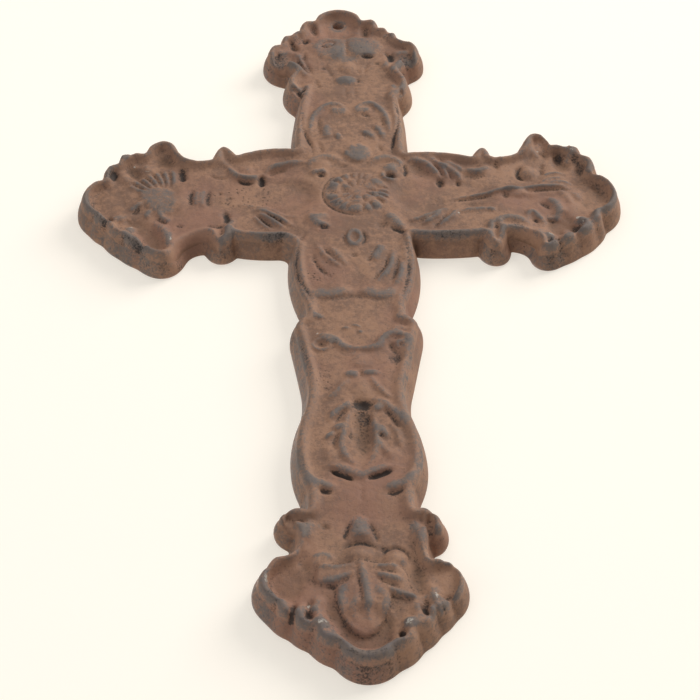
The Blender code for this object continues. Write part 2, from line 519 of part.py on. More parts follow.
def hollow_corners():
    """The outline of the hollow behind: the cross again, plainer, with square shoulders eased by arcs."""
    stem, end = STEM_HOLLOW, END_HOLLOW
    return [(-end + 4, 96, 0.0), (-end, 92, 0.0), (-end, 88, 0.0), (-stem, 78, 0.0), (-stem, stem + 4, -2.0),
            (-stem - 4, stem, 0.0), (-62, stem, 0.0), (-72, end, 0.0), (-86, end - 2, 0.0), (-95, 8, 3.0),
            (-95, -8, 0.0), (-86, -end + 2, 0.0), (-72, -end, 0.0), (-62, -stem, 0.0),
            (-stem - 4, -stem, -2.0),
            (-stem, -stem - 4, 0.0), (-stem, -168, 0.0), (-end - 2, -180, 0.0), (-end - 2, -190, 0.0),
            (-8, -204, 2.5), (8, -204, 0.0), (end + 2, -190, 0.0), (end + 2, -180, 0.0), (stem, -168, 0.0),
            (stem, -stem - 4, -2.0), (stem + 4, -stem, 0.0), (62, -stem, 0.0), (72, -end, 0.0),
            (86, -end + 2, 0.0), (95, -8, 3.0), (95, 8, 0.0), (86, end - 2, 0.0), (72, end, 0.0),
            (62, stem, 0.0),
            (stem + 4, stem, -2.0), (stem, stem + 4, 0.0), (stem, 78, 0.0), (end - 3, 88, 0.0),
            (end - 3, 92, 0.0),
            (end - 7, 96, 0.0)]


def circle(centre, radius, count):
    turns = np.arange(count) * 2 * math.pi / count
    return np.stack([centre[0] + radius * np.cos(turns), centre[1] + radius * np.sin(turns)], axis=1)


def in_place(points, depth, unit):
    """Drawing units to metres: right, out of the wall towards the front, up."""
    x = (points[:, 0] - NAIL_HOLE[0]) * unit
    z = (points[:, 1] - NAIL_HOLE[1]) * unit
    return np.stack([x, -depth * np.ones(len(points)), z], axis=1)


def build_cross():
    rim = outline_points(OUTLINE)
    count = len(rim)
    base = flared(rim, WALL_FLARE)
    unit = HEIGHT / np.ptp(base[:, 1])
    hole_radius = NAIL_HOLE_DIAMETER / 2 / unit
    hole = circle(NAIL_HOLE, hole_radius, HOLE_SIDES)
    hollow = outline_points(hollow_corners())
    floor = hollow - outward(hollow, 0) * HOLLOW_DRAFT / unit
    grid = grid_points(rim, [(NAIL_HOLE, hole_radius)], CARVING_GRID, 0.45 * CARVING_GRID)

    front = np.concatenate([rim, hole, grid])
    edge = distance_to(rim, front[:, 0], front[:, 1])
    edge[:count] = 0
    height = front_height(front[:, 0], front[:, 1], edge)
    parts = [in_place(front, height * DEPTH_UNIT, unit), in_place(base, 0.0, unit), in_place(hole, 0.0, unit),
             in_place(hollow, 0.0, unit), in_place(floor, HOLLOW_DEPTH, unit)]
    first = np.cumsum([0] + [len(part) for part in parts])
    faces = list(triangulate([rim, hole], grid))

    def ring(start_a, start_b, size):
        for k in range(size):
            after = (k + 1) % size
            faces.append((start_a + k, start_a + after, start_b + after))
            faces.append((start_a + k, start_b + after, start_b + k))

    def behind(loops, starts):
        places = [start + k for loop, start in zip(loops, starts) for k in range(len(loop))]
        for a, b, c in triangulate(loops, []):
            faces.append((places[a], places[c], places[b]))

    ring(first[1], 0, count)
    ring(count, first[2], HOLE_SIDES)
    behind([base, hole, hollow], first[1:4])
    ring(first[4], first[3], len(hollow))
    behind([floor], [first[4]])

    verts = np.concatenate(parts)
    mesh = bpy.data.meshes.new("cross")
    mesh.from_pydata(verts.tolist(), [], faces)
    mesh.update()
    cross = bpy.data.objects.new("cross", mesh)
    bpy.context.scene.collection.objects.link(cross)
    mesh.shade_smooth()
    mesh.set_sharp_from_angle(angle=math.radians(50))
    group = cross.vertex_groups.new(name="carving")
    group.add([int(k) for k in range(count + HOLE_SIDES, len(front))], 1.0, "REPLACE")
    thin = cross.modifiers.new("thin out", "DECIMATE")
    thin.ratio = min(1.0, (SURFACE_TRIANGLES + len(faces) - len(front) * 2) / len(faces))
    thin.vertex_group = "carving"
    return cross


def rust_material():
    material = bpy.data.materials.new("cast_iron_rust")
    material.use_nodes = True
    shader = material.node_tree.nodes["Principled BSDF"]
    shader.inputs["Base Color"].default_value = RUST
    shader.inputs["Roughness"].default_value = 0.72
    shader.inputs["Metallic"].default_value = 0.15
    return material


def main():
    for item in list(bpy.data.objects):
        bpy.data.objects.remove(item)
    cross = build_cross()
    cross.data.materials.append(rust_material())


main()
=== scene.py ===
"""The cast iron wall cross: the fine carving, the rusty finish, and the light and camera that show it.

The cross hangs upright with its front towards -Y. Its free form is drawn as in the CAD source, in drawing
units from the middle of the crossing: right, up, and out of the wall.
"""
import math

import bpy
import numpy as np
from mathutils import Matrix, Vector, noise
from mathutils.geometry import delaunay_2d_cdt
from mathutils.kdtree import KDTree


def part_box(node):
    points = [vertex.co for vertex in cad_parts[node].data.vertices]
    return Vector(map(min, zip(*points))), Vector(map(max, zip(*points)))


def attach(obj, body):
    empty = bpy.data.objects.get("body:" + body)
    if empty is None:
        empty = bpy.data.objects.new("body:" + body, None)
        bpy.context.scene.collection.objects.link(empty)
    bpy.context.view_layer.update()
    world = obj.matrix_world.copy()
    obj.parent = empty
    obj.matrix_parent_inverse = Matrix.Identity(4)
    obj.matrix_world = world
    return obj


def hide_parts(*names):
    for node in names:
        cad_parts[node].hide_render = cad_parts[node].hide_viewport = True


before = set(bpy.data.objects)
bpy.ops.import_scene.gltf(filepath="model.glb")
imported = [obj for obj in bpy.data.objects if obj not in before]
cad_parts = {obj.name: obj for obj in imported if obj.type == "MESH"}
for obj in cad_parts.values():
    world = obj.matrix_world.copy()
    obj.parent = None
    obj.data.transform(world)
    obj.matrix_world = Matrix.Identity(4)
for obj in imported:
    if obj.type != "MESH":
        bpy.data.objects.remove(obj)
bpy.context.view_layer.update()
CAD_LOW, CAD_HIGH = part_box("cross")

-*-

> Written exercise:
Your task is to reproduce, exactly and exclusively, the lines from the one holding "cad_parts[node].hide_render = cad_parts[node].hide_viewport" through the final line of the listing.

> Response:
        cad_parts[node].hide_render = cad_parts[node].hide_viewport = True


before = set(bpy.data.objects)
bpy.ops.import_scene.gltf(filepath="model.glb")
imported = [obj for obj in bpy.data.objects if obj not in before]
cad_parts = {obj.name: obj for obj in imported if obj.type == "MESH"}
for obj in cad_parts.values():
    world = obj.matrix_world.copy()
    obj.parent = None
    obj.data.transform(world)
    obj.matrix_world = Matrix.Identity(4)
for obj in imported:
    if obj.type != "MESH":
        bpy.data.objects.remove(obj)
bpy.context.view_layer.update()
CAD_LOW, CAD_HIGH = part_box("cross")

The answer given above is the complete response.